> [THE REQUEST] Repeat verbatim only the lines from the opening of the material below through the one that contains "from math import cos, radians, sin, sqrt, tan".

> [INFORMATION SHOWN]
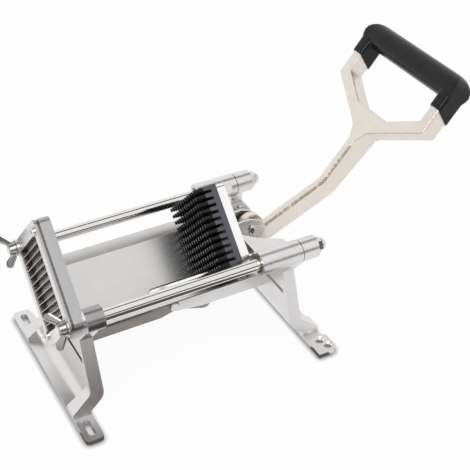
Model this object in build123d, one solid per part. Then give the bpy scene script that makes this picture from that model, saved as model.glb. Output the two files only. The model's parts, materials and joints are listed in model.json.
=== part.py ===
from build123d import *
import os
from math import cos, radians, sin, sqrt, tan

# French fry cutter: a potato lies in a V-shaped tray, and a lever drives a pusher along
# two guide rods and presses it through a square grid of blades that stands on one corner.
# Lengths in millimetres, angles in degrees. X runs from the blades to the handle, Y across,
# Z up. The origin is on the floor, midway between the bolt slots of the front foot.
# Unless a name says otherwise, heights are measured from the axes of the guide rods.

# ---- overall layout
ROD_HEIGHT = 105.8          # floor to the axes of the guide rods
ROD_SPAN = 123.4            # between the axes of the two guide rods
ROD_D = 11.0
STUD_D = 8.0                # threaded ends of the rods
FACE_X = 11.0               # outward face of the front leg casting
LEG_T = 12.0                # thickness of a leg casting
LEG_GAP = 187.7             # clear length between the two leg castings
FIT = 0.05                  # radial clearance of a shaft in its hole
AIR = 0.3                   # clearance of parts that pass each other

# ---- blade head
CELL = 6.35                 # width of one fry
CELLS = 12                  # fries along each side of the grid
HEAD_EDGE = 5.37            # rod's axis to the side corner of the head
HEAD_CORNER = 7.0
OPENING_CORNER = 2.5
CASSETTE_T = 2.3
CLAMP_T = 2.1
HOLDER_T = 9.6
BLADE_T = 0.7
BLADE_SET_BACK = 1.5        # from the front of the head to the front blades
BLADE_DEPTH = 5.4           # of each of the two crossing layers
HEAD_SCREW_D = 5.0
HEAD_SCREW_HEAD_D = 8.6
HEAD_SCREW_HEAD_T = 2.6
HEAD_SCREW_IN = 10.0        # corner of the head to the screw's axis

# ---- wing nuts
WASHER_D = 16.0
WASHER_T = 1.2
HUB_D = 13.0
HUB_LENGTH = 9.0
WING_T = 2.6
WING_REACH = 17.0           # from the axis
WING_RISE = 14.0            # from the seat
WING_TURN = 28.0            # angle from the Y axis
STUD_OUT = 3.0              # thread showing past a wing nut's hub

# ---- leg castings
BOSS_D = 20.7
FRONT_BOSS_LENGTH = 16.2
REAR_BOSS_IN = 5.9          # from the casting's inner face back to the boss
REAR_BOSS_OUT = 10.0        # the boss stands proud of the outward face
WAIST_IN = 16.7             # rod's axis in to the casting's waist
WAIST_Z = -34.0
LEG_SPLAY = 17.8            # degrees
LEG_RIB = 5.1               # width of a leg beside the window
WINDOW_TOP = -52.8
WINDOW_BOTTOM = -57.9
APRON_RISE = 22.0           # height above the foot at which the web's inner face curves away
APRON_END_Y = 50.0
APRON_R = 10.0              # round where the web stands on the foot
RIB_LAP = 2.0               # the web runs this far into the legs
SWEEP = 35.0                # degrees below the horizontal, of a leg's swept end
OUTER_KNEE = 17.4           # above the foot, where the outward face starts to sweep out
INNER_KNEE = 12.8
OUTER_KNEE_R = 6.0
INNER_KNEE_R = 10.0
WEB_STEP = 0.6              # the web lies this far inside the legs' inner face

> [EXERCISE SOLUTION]
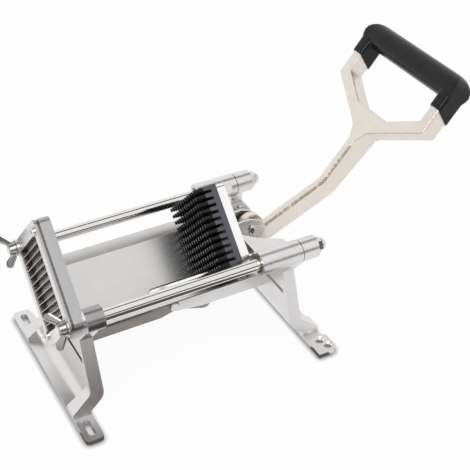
Model this object in build123d, one solid per part. Then give the bpy scene script that makes this picture from that model, saved as model.glb. Output the two files only. The model's parts, materials and joints are listed in model.json.
=== part.py ===
from build123d import *
import os
from math import cos, radians, sin, sqrt, tan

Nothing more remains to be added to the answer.